Lue littéralement, la proposition Arizona donne à penser que les allocations sociales et avantages sociaux seront plafonnés à un montant donné, calibré sur le salaire minimum net, ne tenant donc pas compte de la variabilité des allocations en fonction des salaires. Concrètement, si on imagine 80% comme norme, tous les niveaux de salaires devront se contenter, dans le cas d’une personne isolée, d’un revenu social de maximum 1.563,07 €/mois – voir calcul ci-dessus – alors que, par exemple, l’allocation de chômage maximale pour un isolé est en octobre 2024 de 2.187,38 € (durant les 3 premiers mois). Même si le pourcentage retenu était supérieur à 80%, certains allocataires sociaux toucheraient moins qu’aujourd’hui. Difficile de déterminer sur base de la note si cette interprétation est (partiellement) la bonne. Plaide dans le sens contraire la proposition d’augmenter l’allocation de chômage au cours de la première période. Mais, en même temps, il faut tenir compte d’une tendance structurelle qui conduit, de facto, à (vouloir) réduire l’écart entre les allocations minimales et maximales.

Revenons à la situation concrète. Quelles règles de calcul appliquera-t-on si ce Monsieur a travaillé par exemple 11 jours (un mi-temps donc) comme intérimaire, avec, en outre, une exonération partielle pour une première expérience professionnelle. Sera-ce la moitié du résultat des calculs pour un RIS “à temps plein” ? Attention : tout n’est pas nécessairement linéaire ; c’est précisément le cas pour l’exonération pour revenus professionnels.
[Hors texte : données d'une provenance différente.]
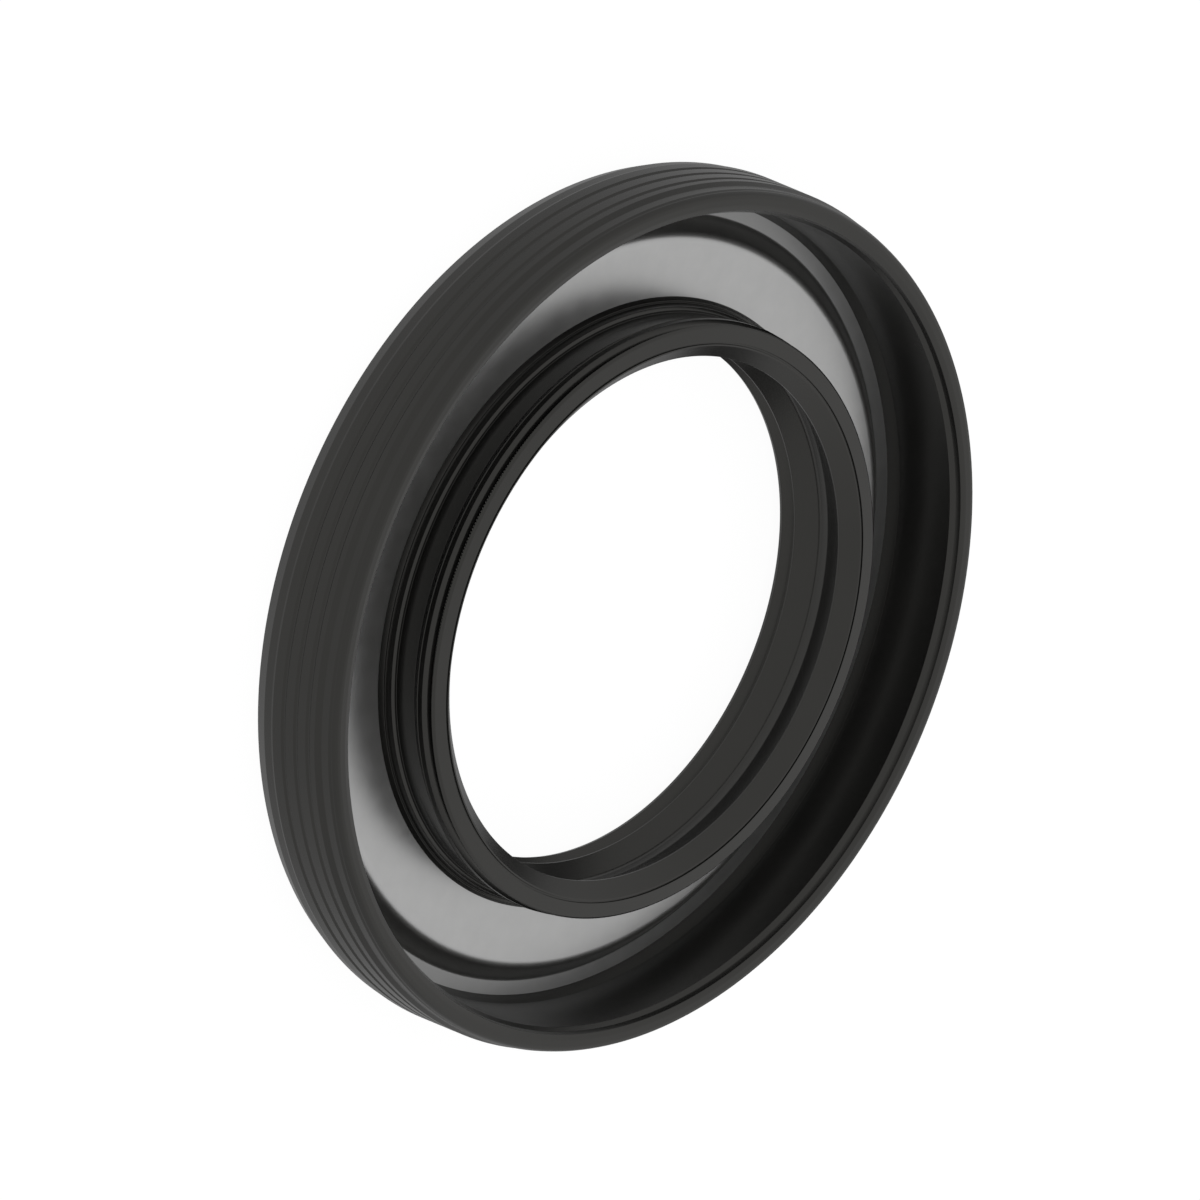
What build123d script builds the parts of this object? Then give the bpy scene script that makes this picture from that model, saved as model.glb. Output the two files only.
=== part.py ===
from build123d import *
import math
import os

# Radial shaft seal, 50 x 80 x 10 mm, rubber-covered, with a spring-loaded
# main lip, a second lip and a dust lip.
# +Z is the shaft axis and points out of the open (oil) side.
# The origin is on the axis, in the plane of the back (air side) face.
# Every piece is a section revolved about Z. Section points are (radius, z) in mm.

# ---------------------------------------------------------------- overall size
RIM_Z = 10.235           # height of the front rim over the back face
OD_R = 40.15             # radius of the rubber lands that press into an 80 mm bore

# ------------------------------------------------------------ outside diameter
BACK_EDGE_R = 39.344     # sharp outer edge of the back face
BACK_CHAMFER = (39.942, 1.40)   # top of the steep lead-in chamfer
BACK_TAPER = (40.065, 2.40)     # top of the gentle lead-in taper
LAND_Z = 2.644           # the lands start here
GROOVE_Z = (3.98, 5.515, 7.05)  # centres of the three grooves between the lands
GROOVE_HALF = 0.27       # half width of a groove at the land
GROOVE_FLOOR_HALF = 0.10 # half width of a groove's floor
GROOVE_DEPTH = 0.14
STEP_Z = 7.927           # the lands end here and a short cone steps in
FRONT_LAND_R = 39.878    # radius of the front land
FRONT_LAND_Z = (8.505, 9.362)
FRONT_NOSE = [           # rounded front corner: (radius, z, blend)
    (39.782, 9.602, 0.05), (39.774, 9.721, 0.10),
    (39.663, 9.960, 0.15), (39.511, 10.172, 0.12),
]
FRONT_FACE_R = 39.212    # outer radius of the flat rim face

# ---------------------------------------------------- rim, seen from the front
RIM_DIP = (38.614, 10.228)      # the rim face falls gently from here
RIM_IN = (38.108, 10.10) # inner edge of the rim face
RIM_STEPS = [(38.03, 9.84), (37.93, 9.80)]      # small steps in the mouth
RIM_LEDGE = (37.86, 9.55)# top of the chamfered ledge
WALL_TOP = (37.69, 9.19) # foot of the ledge and start of the long inner wall
WALL_FOOT = (37.35, 3.18)# end of the long inner wall
SKIN_FOOT = (36.845, 2.16)      # where the rubber skin ends on the steel

# ------------------------------------------------------------------ steel case
CASE_T = 1.0             # sheet thickness
LEG_OUT_R = 39.25        # outer radius of the cylindrical leg inside the wall
LEG_TOP_Z = 8.95         # top of that leg
LEG_IN_R = LEG_OUT_R - CASE_T
CONE_FOOT = (35.46, 2.03)       # foot of the cone, in the channel
CONE_HEAD = (33.77, 3.84)       # head of the cone, at the edge of the raised floor
BEND_R = 1.3             # bend between the raised floor and the cone
FLOOR_IN_Z = 3.91        # top of the raised floor at the hub
CASE_IN_R = 26.95        # inner edge of the case, inside the hub

# --------------------------------------------- hub and lip carrier, outer side
HUB_BASE_R = 28.28       # the rubber meets the raised floor here
HUB_OUT = [              # up the outside of the hub: (radius, z, blend)
    (28.003, 4.340, 0.05), (27.813, 4.311, 0.03), (27.701, 4.479, 0.05), (27.645, 4.931, 0.10),
    (27.387, 5.130, 0.10), (27.170, 5.090, 0.06), (27.030, 5.600, 4.0),
    (27.077, 7.294, 0.27), (27.704, 8.198, 0.048), (27.640, 8.261, 0.04), (27.628, 8.765, 0.032),
    (27.358, 9.122, 0.05),
]

# -------------------------------------------------- spring groove and the spring
SPRING_R = 26.30         # radius of the spring's centre line
SPRING_Z = 8.88
SPRING_COIL_R = 0.70     # outer radius of the coil
ROOF_Z = 9.706           # underside of the flange that covers the spring
MOUTH_Z = 9.269          # lower edge of the groove's mouth
SEAT_R = ROOF_Z - SPRING_Z      # radius of the groove that holds the spring
MOUTH_A = math.asin((MOUTH_Z - SPRING_Z) / SEAT_R)
SEAT_START = (SPRING_R + SEAT_R * math.cos(MOUTH_A), MOUTH_Z)
SEAT_MID_A = (MOUTH_A + 2 * math.pi + math.pi / 2) / 2
SEAT_MID = (SPRING_R + SEAT_R * math.cos(SEAT_MID_A),
            SPRING_Z + SEAT_R * math.sin(SEAT_MID_A))   # point half way round the seat

# ------------------------------------------------------------------- lip face
FLANGE = [               # front flange and lip face: (radius, z, blend)
    (27.306, ROOF_Z, 0.03), (27.500, 9.800, 0.04), (27.250, 10.020, 0.15),
    (25.95, 10.125, 0.02), (25.93, 9.97, 0.02), (25.76, 9.97, 0.02), (25.74, 10.13, 0.02),
    (25.60, 10.115, 0.03),
]

# ------------------------------------------------------------------- bore side
LIP_R = 24.27            # free radius of the main sealing edge
LIP_Z = 8.764
LIP_LAND = 0.10          # half width of the flat that the edge has
LIP_ROOT = (25.644, 6.03)
NECK = (25.74, 4.913)
TIP2 = (24.392, 3.135)   # second lip
TIP2_BACK = (24.41, 2.95)
RECESS = [(25.02, 2.78), (25.10, 2.62), (25.02, 2.30)]
DUST_TIP = (24.30, 1.60) # dust lip
DUST_BACK = (24.416, 1.197)

# ------------------------------------------------------------------- back side
HUB_BACK = [(25.15, 0.95), (28.10, 0.95), (29.35, 1.95)]
BACK_CONE = [(33.20, 1.95), (34.62, 0.0)]


def round_bend(outline):
    """Closed outline of (radius, z, blend) to its straight points and blend arcs."""
    n = len(outline)
    out = []
    for i, (r, z, rad) in enumerate(outline):
        if rad == "seat":        # arc round the spring seat, to the next point
            out.append(("a", (r, z), SEAT_MID, outline[i + 1][:2]))
            continue
        if not rad:
            out.append(("p", (r, z)))
            continue
        ax, az = outline[i - 1][:2]
        bx, bz = outline[(i + 1) % n][:2]
        ux, uz = ax - r, az - z
        vx, vz = bx - r, bz - z
        lu, lv = math.hypot(ux, uz), math.hypot(vx, vz)
        ux, uz, vx, vz = ux / lu, uz / lu, vx / lv, vz / lv
        half = math.acos(max(-1.0, min(1.0, ux * vx + uz * vz))) / 2
        cut = min(rad / math.tan(half), 0.48 * lu, 0.48 * lv)
        rad = cut * math.tan(half)
        wx, wz = ux + vx, uz + vz
        lw = math.hypot(wx, wz)
        cx, cz = r + wx / lw * rad / math.sin(half), z + wz / lw * rad / math.sin(half)
        mx, mz = cx - wx / lw * rad, cz - wz / lw * rad
        out.append(("a", (r + ux * cut, z + uz * cut), (mx, mz), (r + vx * cut, z + vz * cut)))
    return out


def rounded_section(outline):
    """Face from a closed outline of (radius, z, blend radius)."""
    items = round_bend(outline)
    with BuildSketch(Plane.XZ) as sk:
        with BuildLine():
            last = None
            first = None
            for it in items:
                start = it[1]
                if last is not None and math.dist(last, start) > 1e-6:
                    Line(last, start)
                if it[0] == "a":
                    ThreePointArc(it[1], it[2], it[3])
                    last = it[3]
                else:
                    last = it[1]
                if first is None:
                    first = start
            Line(last, first)
        make_face()
    return sk.sketch


def ring(face):
    """Solid of revolution about Z."""
    return revolve(face, axis=Axis.Z, revolution_arc=360)


# ------------------------------------------------------------------ steel case
# One pressed sheet: a leg inside the outer wall, a channel, a cone and a
# raised floor whose inner edge is buried in the hub. Points are (radius, z, blend).
case_section = [
    (CASE_IN_R, FLOOR_IN_Z, 0.0),
    (HUB_BASE_R, FLOOR_IN_Z, 0.0),
    (CONE_HEAD[0], CONE_HEAD[1], BEND_R),
    (CONE_FOOT[0], CONE_FOOT[1], 0.30),
    (SKIN_FOOT[0], SKIN_FOOT[1], 0.0),
    (LEG_IN_R, SKIN_FOOT[1] + 0.02, 0.45),
    (LEG_IN_R, LEG_TOP_Z, 0.0),
    (LEG_OUT_R, LEG_TOP_Z, 0.0),
    (LEG_OUT_R, SKIN_FOOT[1] - CASE_T, 1.3),
    (34.99, CONE_FOOT[1] - CASE_T, 1.2),
    (33.27, CONE_HEAD[1] - CASE_T, 0.3),
    (CASE_IN_R, FLOOR_IN_Z - CASE_T, 0.0),
]
case = ring(rounded_section(case_section))

# ---------------------------------------------------------------- garter spring
# A closed coil of wire, held here as the ring that its turns fill.
with BuildSketch(Plane.XZ) as coil:
    with Locations((SPRING_R, SPRING_Z)):
        Circle(SPRING_COIL_R)
spring = ring(coil.sketch)

# ------------------------------------------------------------------ rubber body
# Outline as (radius, z, blend radius). It runs up the outside, over the rim,
# down the inner wall, round the buried part of the case, up the hub, round the
# spring groove, over the lip face, down the bore and out along the back.
outline = [
    (BACK_CONE[1][0], 0.0, 0.25),
    (BACK_EDGE_R, 0.0, 0.04),
    (BACK_CHAMFER[0], BACK_CHAMFER[1], 0.25),
    (BACK_TAPER[0], BACK_TAPER[1], 0.12),
    (OD_R, LAND_Z, 0.12),
]
for gz in GROOVE_Z:
    outline += [
        (OD_R, gz - GROOVE_HALF, 0.04),
        (OD_R - GROOVE_DEPTH, gz - GROOVE_FLOOR_HALF, 0.05),
        (OD_R - GROOVE_DEPTH, gz + GROOVE_FLOOR_HALF, 0.05),
        (OD_R, gz + GROOVE_HALF, 0.04),
    ]
outline += [
    (OD_R, STEP_Z, 0.10),
    (FRONT_LAND_R, FRONT_LAND_Z[0], 0.10),
    (FRONT_LAND_R, FRONT_LAND_Z[1], 0.08),
] + FRONT_NOSE + [
    (FRONT_FACE_R, RIM_Z, 0.15),
    (RIM_DIP[0], RIM_DIP[1], 0.15),
    (RIM_IN[0], RIM_IN[1], 0.04),
    (RIM_STEPS[0][0], RIM_STEPS[0][1], 0.0),
    (RIM_STEPS[1][0], RIM_STEPS[1][1], 0.0),
    (RIM_LEDGE[0], RIM_LEDGE[1], 0.03),
    (WALL_TOP[0], WALL_TOP[1], 0.06),
    (WALL_FOOT[0], WALL_FOOT[1], 0.15),
    (SKIN_FOOT[0], SKIN_FOOT[1], 0.0),
]
# the skin and the back follow the buried faces of the case
outline += [case_section[i] for i in (5, 6, 7, 8, 9, 10, 11, 0)]
outline += [(HUB_BASE_R, FLOOR_IN_Z, 0.0)]
outline += HUB_OUT
outline += [
    (SEAT_START[0], SEAT_START[1], "seat"),
    (SPRING_R, ROOF_Z, 0.0),
] + FLANGE + [
    (LIP_R, LIP_Z + LIP_LAND, 0.05),
    (LIP_R, LIP_Z - LIP_LAND, 0.05),
    (LIP_ROOT[0], LIP_ROOT[1], 0.6),
    (NECK[0], NECK[1], 0.5),
    (TIP2[0], TIP2[1], 0.06),
    (TIP2_BACK[0], TIP2_BACK[1], 0.04),
] + [(r, z, 0.12) for r, z in RECESS] + [
    (DUST_TIP[0], DUST_TIP[1], 0.08),
    (DUST_BACK[0], DUST_BACK[1], 0.05),
    (HUB_BACK[0][0], HUB_BACK[0][1], 0.2),
    (HUB_BACK[1][0], HUB_BACK[1][1], 0.4),
    (HUB_BACK[2][0], HUB_BACK[2][1], 0.4),
    (BACK_CONE[0][0], BACK_CONE[0][1], 0.6),
]
body = ring(rounded_section(outline))

parts = {
    "rubber_body": body,
    "steel_case": case,
    "garter_spring": spring,
}

os.makedirs("parts", exist_ok=True)
for name, shape in parts.items():
    solids = shape.solids()
    solid = solids[0] if len(solids) == 1 else Compound(children=solids)
    solid.label = name
    export_step(solid, os.path.join("parts", name + ".step"))
    bb = shape.bounding_box()
    print(name, "solids", len(solids), "volume mm3 %.1f" % shape.volume,
          "box", [round(v, 3) for v in (bb.min.X, bb.min.Y, bb.min.Z, bb.max.X, bb.max.Y, bb.max.Z)])
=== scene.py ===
"""Looks of the radial shaft seal: black moulded rubber on a pressed steel case, with a coiled
garter spring in the main lip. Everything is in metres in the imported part's own frame."""

import math

import bpy
import numpy as np
from mathutils import Matrix, Vector


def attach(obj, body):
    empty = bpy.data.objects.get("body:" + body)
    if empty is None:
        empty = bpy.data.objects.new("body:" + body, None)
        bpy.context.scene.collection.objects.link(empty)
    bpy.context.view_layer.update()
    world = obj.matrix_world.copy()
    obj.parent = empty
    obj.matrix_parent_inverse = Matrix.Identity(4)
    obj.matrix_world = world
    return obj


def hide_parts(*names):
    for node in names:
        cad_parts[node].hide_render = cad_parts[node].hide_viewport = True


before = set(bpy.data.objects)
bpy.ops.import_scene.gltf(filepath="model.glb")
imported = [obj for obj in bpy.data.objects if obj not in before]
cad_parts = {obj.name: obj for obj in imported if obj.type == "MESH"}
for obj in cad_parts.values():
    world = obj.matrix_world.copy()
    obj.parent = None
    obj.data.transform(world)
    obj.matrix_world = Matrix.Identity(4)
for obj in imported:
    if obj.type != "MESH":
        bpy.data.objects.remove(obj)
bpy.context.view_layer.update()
MM = 0.001
scene = bpy.context.scene

# --------------------------------------------------------------------------- camera
# Orthographic. The shaft axis stands 49.64 degrees from the line of sight and is rolled so
# that +Z points to the right and a little down in the picture.
PX_PER_MM = 451.0 / 39.87
TH, PSI = math.radians(49.642), math.radians(22.579)
kk, ss = math.cos(TH), math.sin(TH)
U = Vector((-1.0, 0.0, 0.0))
V3 = Vector((0.0, kk, ss))
right = math.sin(PSI) * U + math.cos(PSI) * V3
up = math.cos(PSI) * U - math.sin(PSI) * V3
back = right.cross(up)
anchor = Vector((0.0, 0.0, 10.10 * MM))
dx = (600.0 - 654.438) / PX_PER_MM * MM
dy = -(600.0 - 622.612) / PX_PER_MM * MM
cam_data = bpy.data.cameras.new("camera")
cam = bpy.data.objects.new("camera", cam_data)
scene.collection.objects.link(cam)
cam_data.type = "ORTHO"
cam_data.ortho_scale = 1200.0 / PX_PER_MM * MM
rot = Matrix((right, up, back)).transposed()
cam.matrix_world = Matrix.Translation(anchor + right * dx + up * dy + back * 0.4) @ rot.to_4x4()
cam_data.clip_start, cam_data.clip_end = 0.01, 10.0
scene.camera = cam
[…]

Autre illustration. Une maman seule bénéficie d’un RIS de 1.741,29 €/mois ; si elle travaille à temps plein au salaire minimum et qu’elle a deux enfants à charge, son net sera de 2.065,20 €/mois, soit un écart de seulement 323,91 €, dont il faut déduire la perte du bénéfice du tarif social, les dépenses de déplacement, les frais de garde (si ce sont de jeunes enfants) et, le cas échéant, l’augmentation du loyer social. On notera au passage que

  • ce n’est pas la hauteur de la fiscalité qui est en cause ici puisque cette maman ne paie aucun précompte professionnel2;
  • l’avantage apporté par le tarif social gaz-électricité est bien moindre qu’au cœur de la crise énergétique ; à Namur on a calculé à la date du 3 octobre 2024 que l’écart est d’environ 35 €/mois pour une consommation de 2.000 kWh d’électricité et 5.000 kWh de gaz et en prenant le tarif variable normal le plus bas.

Si on reprend, à titre d’exercice de réflexion, 80%, le revenu social maximal auquel elle aurait droit serait de 1.652,16 €, soit moins qu’aujourd’hui (à savoir 1.776,29 € = 1.741,29 de RIS et 35,00 € de réduction de la facture énergétique). Ces 1.776,29 € représentent 86% du salaire minimum net.

Comment peut-on faire pour garantir un écart d’au moins 500 €/mois dans ce type de situation ? Réduire le montant du RIS, quitte à faire tomber ce ménage en-dessous du seuil de pauvreté ? On peut supposer que cette option serait politiquement impossible. Ou augmenter le net du salaire ? Mais cela ne pourrait se faire qu’en recourant à la technique du crédit d’impôt dans la mesure où cette personne ne paie aucun précompte professionnel. En tout état de cause, utiliser des crédits d’impôts pour les enfants à charge ne suffirait pas pour arriver à un écart en net de 500 €.

Autre situation possible : deux personnes vivent ensemble avec une allocation de chômage pour l’un.e et un RIS partiel pour l’autre. Leur revenu maximum possible est en octobre 2024 de 1.717,95 €/mois. Le membre qui touche une allocation de chômage accepte un job à temps partiel (un 4/5 temps) au salaire minimum. Le supplément de revenu apporté par le salaire est complètement annulé par la baisse du RIS partiel de l’autre membre du ménage. Au total ce ménage aura exactement le même revenu net après qu’avant même si l’ex-chômeur gagne désormais – mais à titre individuel – plus qu’au chômage.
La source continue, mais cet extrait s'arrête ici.